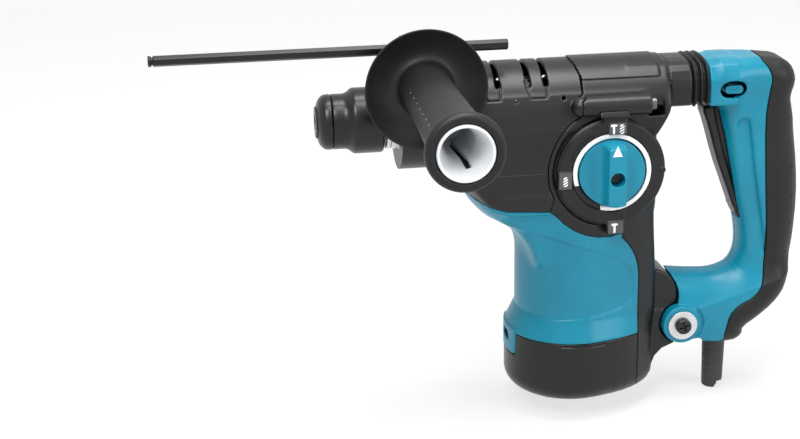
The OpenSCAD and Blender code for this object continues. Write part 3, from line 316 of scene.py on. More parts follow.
def smax(a, b, k):
    h = np.maximum(k - abs(a - b), 0.0) / k
    return np.maximum(a, b) + h * h * k * 0.25


def cut(a, b, k=0.8):
    """a without b."""
    return smax(a, -b, k)


def least(fields):
    """All of several shapes."""
    return functools.reduce(np.minimum, fields)


def to_side(a, b, U, V):
    """Squared distance to the straight side from a to b, and whether a point lies to its left."""
    ex, ey = b[0] - a[0], b[1] - a[1]
    wx, wy = U - a[0], V - a[1]
    t = np.clip((wx * ex + wy * ey) / (ex * ex + ey * ey + 1e-12), 0, 1)
    return (wx - ex * t) ** 2 + (wy - ey * t) ** 2, ex * wy > ey * wx


def poly(pts, U, V):
    """Signed distance to a closed outline in the plane of U and V."""
    p = np.asarray(pts, float)
    best, flip = np.inf, False
    for a, b in zip(p, np.roll(p, 1, axis=0)):
        d, left = to_side(a, b, U, V)
        best = np.minimum(best, d)
        above, below = V >= a[1], V < b[1]
        flip = flip ^ ((above & below & left) | (~above & ~below & ~left))
    d = np.sqrt(best)
    return np.where(flip, -d, d)


def lines(pts, U, V, width):
    """Distance to an open line of the given half width."""
    return np.sqrt(least(to_side(a, b, U, V)[0] for a, b in zip(pts[:-1], pts[1:]))) - width


def smooth_line(pts, rounds=1):
    """Corner-cutting of a closed outline, so that it runs in curves."""
    p = np.asarray(pts, float)
    for _ in range(rounds):
        b = np.roll(p, -1, axis=0)
        q = np.empty((2 * len(p), 2))
        q[0::2], q[1::2] = 0.75 * p + 0.25 * b, 0.25 * p + 0.75 * b
        p = q
    return p


def mirrored(half, side=0):
    """An outline from its half on one side of the middle of its first (0) or second (1) coordinate."""
    return half + [(-a, b) if side == 0 else (a, -b) for a, b in half[::-1]]


def dist(a, b):
    return np.sqrt(a * a + b * b)


def edge(a, b, r):
    """Where two fields meet, an edge rounded by r."""
    a, b = a + r, b + r
    return dist(np.maximum(a, 0), np.maximum(b, 0)) + np.minimum(np.maximum(a, b), 0) - r


def slab(d2, w, h, r):
    """An outline's field d2 made a plate of half width h over w, with edges rounded by r."""
    return edge(d2, abs(w) - h, r)


def rod(U, V, W, u, v, r, w0, w1, e=0.6):
    """A cylinder along W with rounded ends."""
    return slab(dist(U - u, V - v) - r, W - (w0 + w1) / 2, (w1 - w0) / 2, e)


def block(X, Y, Z, lo, hi, r=0.6):
    q = [abs(c - (a + b) / 2) - (b - a) / 2 + r for c, a, b in zip((X, Y, Z), lo, hi)]
    out = np.sqrt(np.maximum(q[0], 0) ** 2 + np.maximum(q[1], 0) ** 2 + np.maximum(q[2], 0) ** 2)
    return out + np.minimum(np.maximum(np.maximum(q[0], q[1]), q[2]), 0) - r


def mesh_of(field, lo, hi, step):
    """Vertices and quads of the surface where the field is zero (surface nets, then a pull onto it)."""
    n = [int(math.ceil((b - a) / step)) + 1 for a, b in zip(lo, hi)]
    ax = [a + step * np.arange(m) for a, m in zip(lo, n)]
    v = np.asarray(field(ax[0][:, None, None], ax[1][None, :, None], ax[2][None, None, :]), np.float32)
    v = np.broadcast_to(v, n)
    ins = v < 0
    corner = [(i, j, k) for i in (0, 1) for j in (0, 1) for k in (0, 1)]
    part = {c: tuple(slice(o, o + m - 1) for o, m in zip(c, n)) for c in corner}
    count = sum(ins[part[c]].astype(np.int8) for c in corner)
    live = (count > 0) & (count < 8)
    cell = np.full(live.shape, -1, np.int64)
    cell[live] = np.arange(int(live.sum()))
    base = np.argwhere(live)
    acc, hits = np.zeros((len(base), 3)), np.zeros(len(base))
    vals = {c: v[part[c]][live] for c in corner}
    for c in corner:
        for d in range(3):
            if c[d]:
                continue
            e = tuple(1 if i == d else c[i] for i in range(3))
            va, vb = vals[c], vals[e]
            m = (va < 0) != (vb < 0)
            t = va[m] / (va[m] - vb[m])
            p = np.tile(np.array(c, float), (len(t), 1))
            p[:, d] = t
            acc[m] += p
            hits[m] += 1
    pts = np.array(lo) + step * (base + acc / hits[:, None])
    faces = []
    for d in range(3):
        a, b = (d + 1) % 3, (d + 2) % 3
        s0, s1 = [slice(1, m - 1) for m in n], [slice(1, m - 1) for m in n]
        s0[d], s1[d] = slice(0, n[d] - 1), slice(1, n[d])
        i0, i1 = ins[tuple(s0)], ins[tuple(s1)]
        hit = np.argwhere(i0 != i1)
        if not len(hit):
            continue
        goes_out = i0[tuple(hit.T)]
        quad = []
        for da, db in ((0, 0), (1, 0), (1, 1), (0, 1)):
            q = hit.copy()
            q[:, a] += da
            q[:, b] += db
            quad.append(cell[tuple(q.T)])
        quad = np.stack(quad, 1)
        quad[~goes_out] = quad[~goes_out][:, ::-1]
        faces.append(quad)
    faces = np.vstack(faces)
    h = 0.02
    for _ in range(3):
        x, y, z = pts.T
        f0 = field(x, y, z)
        g = np.stack([field(x + h, y, z) - f0, field(x, y + h, z) - f0, field(x, y, z + h) - f0], 1) / h
        move = -f0[:, None] * g / np.maximum((g * g).sum(1), 0.25)[:, None]
        size = np.linalg.norm(move, axis=1, keepdims=True)
        pts = pts + move * np.minimum(1, 0.6 * step / np.maximum(size, 1e-9))
    return pts, faces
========
The problem
Quote only the stretch of lines that starts the data above and ends with the line containing "return smax(a, -b, k)", both included.

Finished task
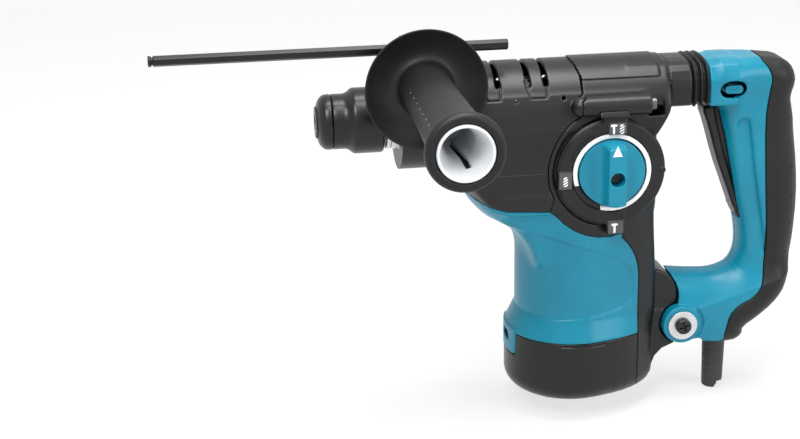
The OpenSCAD and Blender code for this object continues. Write part 3, from line 316 of scene.py on. More parts follow.
def smax(a, b, k):
    h = np.maximum(k - abs(a - b), 0.0) / k
    return np.maximum(a, b) + h * h * k * 0.25


def cut(a, b, k=0.8):
    """a without b."""
    return smax(a, -b, k)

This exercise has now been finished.